WHAT NEEDS TO BE DONE —
Reproduce exactly the opening lines of the listing, stopping after the line that contains "a rolled rim." and including it.

DATASET EXTRACT —
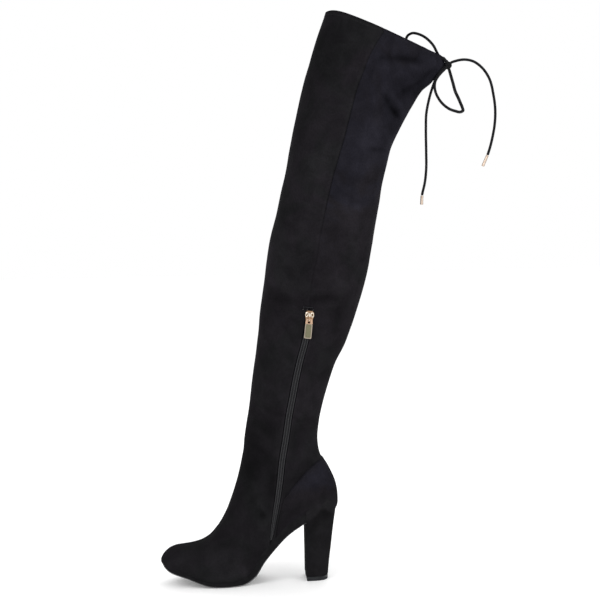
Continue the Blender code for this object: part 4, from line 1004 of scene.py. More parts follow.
def make_panel(name, low_u, rows, middle, back):
    """Half of the upper, from one side seam to the other, with turned edges and a rolled rim.

    back is False for the panel over the toe and shin, True for the one behind the leg.
    """
    u = np.linspace(low_u, 1.0, rows)
    seam = SEAM_A(u)
    a0, a1 = (180.0 - seam, 360.0 + seam) if back else (seam, 180.0 - seam)
    zipped = zip_weight(u)
    sine = seam_frame(u)
    open_edge = zipped * zip_half(u) / np.maximum(sine, 0.35)
    sewn = smooth(ZIP_LOW - 0.05, ZIP_LOW - 0.01, u)
    start, end = (0.0 * u, open_edge) if back else (open_edge, 0.0 * u)
    dense = np.linspace(0.0, 1.0, 401)
    A = a0[:, None] + (a1 - a0)[:, None] * dense[None, :]
    P = skin(u[:, None], A)
    s = np.concatenate([np.zeros((rows, 1)), np.cumsum(np.linalg.norm(np.diff(P, axis=1), axis=2), axis=1)], 1)
    steps = np.array(EDGE_STEPS)
    angle, near0, near1 = [], [], []
    for i in range(rows):
        lo, hi = start[i], s[i, -1] - end[i]
        inner = np.linspace(lo + steps[-1], hi - steps[-1], middle + 2)[1:-1]
        at = np.concatenate([lo + steps, inner, hi - steps[::-1]])
        angle.append(np.interp(at, s[i], A[i]))
        near0.append(at - lo)
        near1.append(hi - at)
    angle, near0, near1 = np.array(angle), np.array(near0), np.array(near1)
    U = np.broadcast_to(u[:, None], angle.shape)
    P = skin(U, angle)
    N = normal(U, angle)
    height, nap = cloth_height(P, U)
    sines = np.maximum(sine, 0.5)[:, None]
    zip_in = zipped[:, None]
    inner_edge, outer_edge = (near1, near0) if back else (near0, near1)
    clear = (0.40 + 0.60 * smooth(0.66, 0.74, U)) * (1.0 - 0.35 * smooth(0.90, 0.94, U))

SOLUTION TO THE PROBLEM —
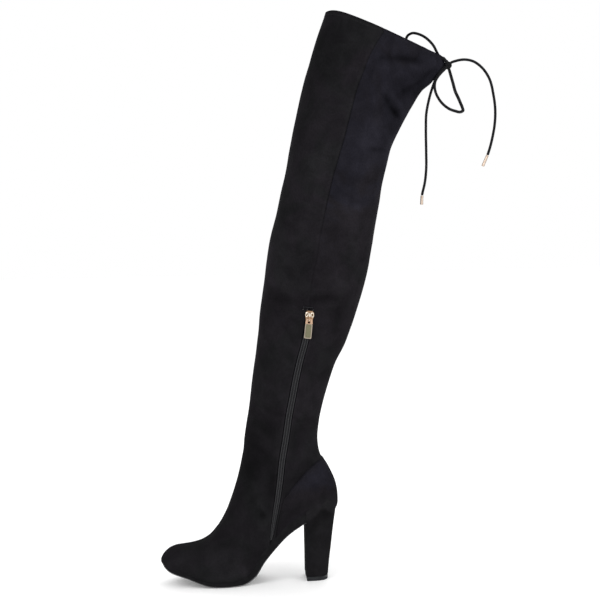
Continue the Blender code for this object: part 4, from line 1004 of scene.py. More parts follow.
def make_panel(name, low_u, rows, middle, back):
    """Half of the upper, from one side seam to the other, with turned edges and a rolled rim.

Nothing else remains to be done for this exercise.